Benny and his friend Griffin at Ocean Beach in San Francisco.

Friday, February 10, 2012

White King's Pawn


I just finished writing my first new play since I left Michigan in 2007. The need to write another play must have been growing in me for some time, since it took only a few days into my new, reduced work schedule to churn it out.

I've been working on the play for some time, organizing and preparing my thoughts, writing outlines, setting up a Scrivener template for it. Then today I sat down and started a new Scrivener document and just started writing it. Four hours later — with only a short break — I finished it. It's 17 pages long.

I don't know if it's any good. I don't know if it's worth working further on. I don't know if it will ever be worth submitting. But it's been growing in me since December and it just burst out somehow.

It's a play about a chess game, called "White Queen's Pawn." I got the idea when I started taking chess up again in December. I bought a book at a used bookstore called "Chess Basics" and started working through the lessons on Benny's new chessboard. Then I bought another book called "Great Short Games of the Chess Masters" and started working through those.

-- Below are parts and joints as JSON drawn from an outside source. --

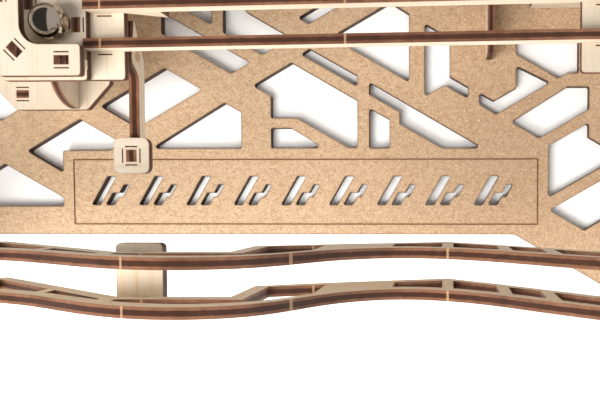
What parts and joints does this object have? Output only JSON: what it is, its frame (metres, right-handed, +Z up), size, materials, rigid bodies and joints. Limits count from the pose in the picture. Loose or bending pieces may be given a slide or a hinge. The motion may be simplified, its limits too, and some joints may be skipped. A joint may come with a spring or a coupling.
{
  "type": "marble run",
  "caption": "Laser-cut plywood marble run on a pierced base board, with wavy and straight rail tracks, corner trays, a catch pen and a release lever.",
  "frame": {"origin": "underside of the base board, at the middle of its outline", "axes": "+Z up, +X to the right, +Y to the back"},
  "size_m": [0.3, 0.18, 0.1252],
  "materials": {
    "fibreboard": "bare fibreboard, burnt cut edges",
    "plywood": "bare plywood, burnt cut edges",
    "dowel": "bare hardwood",
    "steel": "polished"
  },
  "bodies": {
    "frame": {"back_guard": "plywood", "back_guard_posts": "plywood", "back_rail_a": "plywood", "back_rail_b": "plywood", "back_tower_leaf_x": "plywood", "back_tower_leaf_y": "plywood", "back_tray": "plywood", "back_web": "plywood", "base_board": "fibreboard", "bearing_left": "plywood", "bearing_right": "plywood", "coaster_rail_back": "plywood", "coaster_rail_front": "plywood", "crest_saddle": "plywood", "deck_guard": "plywood", "deck_guard_posts": "plywood", "deck_leg_back": "plywood", "deck_leg_front": "plywood", "deck_leg_side": "plywood", "deck_web": "plywood", "left_guard": "plywood", "left_guard_posts": "plywood", "left_rail_a": "plywood", "left_rail_b": "plywood", "left_tower_leaf_x": "plywood", "left_tower_leaf_y": "plywood", "left_tray": "plywood", "lower_deck": "plywood", "lower_rail_a": "plywood", "lower_rail_b": "plywood", "mid_saddle": "plywood", "mid_tower_leaf_x": "plywood", "mid_tower_leaf_y": "plywood", "middle_rail_back": "plywood", "middle_rail_front": "plywood", "pen_end_wall": "plywood", "pen_side_walls": "plywood", "start_guard": "plywood", "start_guard_posts": "plywood", "start_tower_leaf_x": "plywood", "start_tower_leaf_y": "plywood", "start_tray": "plywood", "station_guard": "plywood", "station_guard_posts": "plywood", "station_saddle": "plywood", "station_tray": "plywood", "track_rib": "plywood", "turn_guard": "plywood", "turn_guard_posts": "plywood", "turn_saddle": "plywood", "turn_tower_leaf_x": "plywood", "turn_tower_leaf_y": "plywood", "turn_tray": "plywood"},
    "lever": {"release_lever": "plywood", "lever_pad": "plywood", "lever_pin": "dowel", "lift_arm": "plywood", "lever_weight": "steel"},
    "waiting_marble": {"waiting_marble": "steel"},
    "pen_marble": {"pen_marble": "steel"}
  },
  "joints": [
    {"name": "lever_press", "type": "hinge", "parent": "frame", "child": "lever", "pos_m": [-0.0399, -0.009, 0.0523], "axis": [1, 0, 0], "range_deg": [0, 8]},
    {"name": "marble_lift", "type": "slide", "parent": "frame", "child": "waiting_marble", "axis": [0, 0, 1], "range_m": [0, 0.00101]},
    {"name": "pen_roll", "type": "slide", "parent": "frame", "child": "pen_marble", "axis": [-1, 0, 0], "range_m": [0, 0.012]}
  ],
  "couplings": [
    {"joint": "marble_lift", "follows": "lever_press", "m_per_rad": 0.0072}
  ]
}
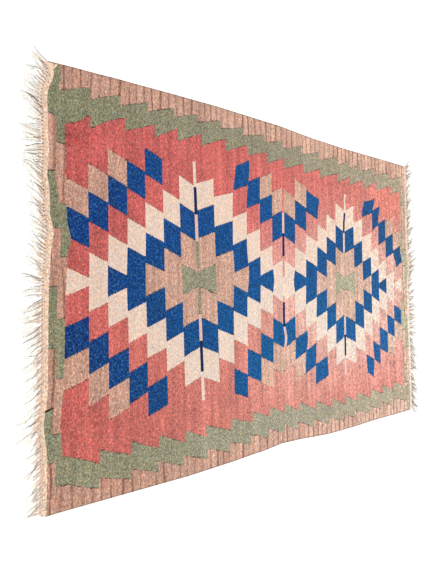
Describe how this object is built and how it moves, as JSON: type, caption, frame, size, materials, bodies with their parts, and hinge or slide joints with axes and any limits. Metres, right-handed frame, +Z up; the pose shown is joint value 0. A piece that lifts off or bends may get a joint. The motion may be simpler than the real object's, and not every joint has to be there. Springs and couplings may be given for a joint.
{
  "type": "area rug",
  "caption": "Flat-woven wool kilim rug with stepped medallions in blue, cream, sage and tan on a coral field, stepped borders and a knotted fringe at both ends.",
  "frame": {"origin": "on the floor, under the middle of the rug and its fringes", "axes": "+X along the warps, from one fringe to the other; +Y across the rug, along the wefts; +Z up"},
  "size_m": [1.9737, 1.2726, 0.004],
  "materials": {
    "coral_wool": "matt wool, weft-faced weave",
    "sage_wool": "matt wool, weft-faced weave",
    "tan_wool": "matt wool, weft-faced weave",
    "blue_wool": "matt wool, weft-faced weave",
    "cream_wool": "matt wool, weft-faced weave",
    "blush_wool": "matt wool, weft-faced weave",
    "undyed_yarn": "matt undyed yarn, plied and knotted",
    "selvedge_wool": "matt wool, weft-faced weave"
  },
  "bodies": {
    "root": {"coral_field_bottom": "coral_wool", "coral_field_top": "coral_wool", "end_band_left": "undyed_yarn", "end_band_right": "undyed_yarn", "end_cord_left": "undyed_yarn", "end_cord_right": "undyed_yarn", "fringe_left": "undyed_yarn", "fringe_right": "undyed_yarn", "knots_left": "undyed_yarn", "knots_right": "undyed_yarn", "left_medallion_blue_ring": "blue_wool", "left_medallion_blue_wings": "blue_wool", "left_medallion_cream_ring": "cream_wool", "left_medallion_sage_centre": "sage_wool", "left_medallion_tan_ground": "tan_wool", "left_medallion_tan_wings": "tan_wool", "right_medallion_blue_ring": "blue_wool", "right_medallion_blue_wings": "blue_wool", "right_medallion_cream_ring": "cream_wool", "right_medallion_sage_centre": "sage_wool", "right_medallion_tan_ground": "tan_wool", "right_medallion_tan_wings": "tan_wool", "sage_border_bottom": "sage_wool", "sage_border_top": "sage_wool", "sage_steps_left": "sage_wool", "sage_steps_right": "sage_wool", "selvedge_bottom": "selvedge_wool", "selvedge_top": "selvedge_wool", "stem_blue_blocks": "blue_wool", "stem_blush_blocks": "blush_wool", "stem_cream_blocks": "cream_wool", "stem_sage_blocks": "sage_wool", "tan_border_bottom": "tan_wool", "tan_border_top": "tan_wool", "tan_panel_left": "tan_wool", "tan_panel_right": "tan_wool"}
  },
  "joints": []
}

I am definitely not a natural at chess. Most of the time I don't understand the games I'm acting out. But there's something satisfying about re-enacting a chess game played in Ostend in 1906 or Vienna in 1872 or Riga in 1937.

I was particularly struck by the second game in the book, which introduced a game played in Kaschau in 1893. In this game, the White King's Pawn advanced across the entire chessboard and was a key actor in the amazing finish. The game was so dramatic I played it several times, then showed it to Benny, who nodded politely and went back to his Madden Playstation game.

I couldn't stop thinking about the game, however, and found myself wondering what it would be like to see this game from the little pawn's point of view, the same little pawn who miraculously made it across the board through so many perils and was present at the dramatic finish. I played the game once more and took notes as if I were the pawn: who I was threatening, who was threatening me, what pieces were around me, who was protecting me, who I was protecting.

But it wasn't until I sat down today that I felt ready to actually do it. I approached the script in a very systematic way, letting the natural drama of the game be my plot. Suddenly the characters appeared: the brave little pawn, the brooding king, the sweet queen, the pious bishop and glory-seeking knight, the cunning enemy pawns. The little pawn was like Dorothy in the Wizard of Oz, advancing bravely into the dark forest following her own brick road to fulfill her wish. I tried to create a narrative trajectory that began a naive little pawn starting her first game and ending ... well ending in a very different place.

I don't know what I'm trying to say with this play -- I've put it away and I can't bear to look at it right now -- but I think the script talks about courage and persistence and ultimately, forgiveness. The Bishop, who started out as a smug strawman for the other pieces to make fun of, turned out to be a vital figure, providing some moral heft to the play.

Perhaps, in the end, this play was about choice: both the chess players and the pieces. For in this play, the chess pieces can influence the game, there's a special, invisible connection between the player and the pieces. A piece can force the player to move impulsively before the player has a chance to think it through, or it can refuse to move, forcing the player to change his or her mind and find another way, possibly to the ruin of all.

For each step the Pawn takes, she must decide to take it. Sometimes she moves from a dangerous square to a protected one. But sometimes she must leave a protected square and forge ahead all alone. At one point she moves from a safe square to a very dangerous one, but she chooses to do it for the good of her comrades, to find that the square was safe after all.

Pawns, by their very definition, are not supposed to have a choice. Their purpose is to be used and sacrificed. But in my play, the pawn has turned the tables and her choices determined the fate of the game.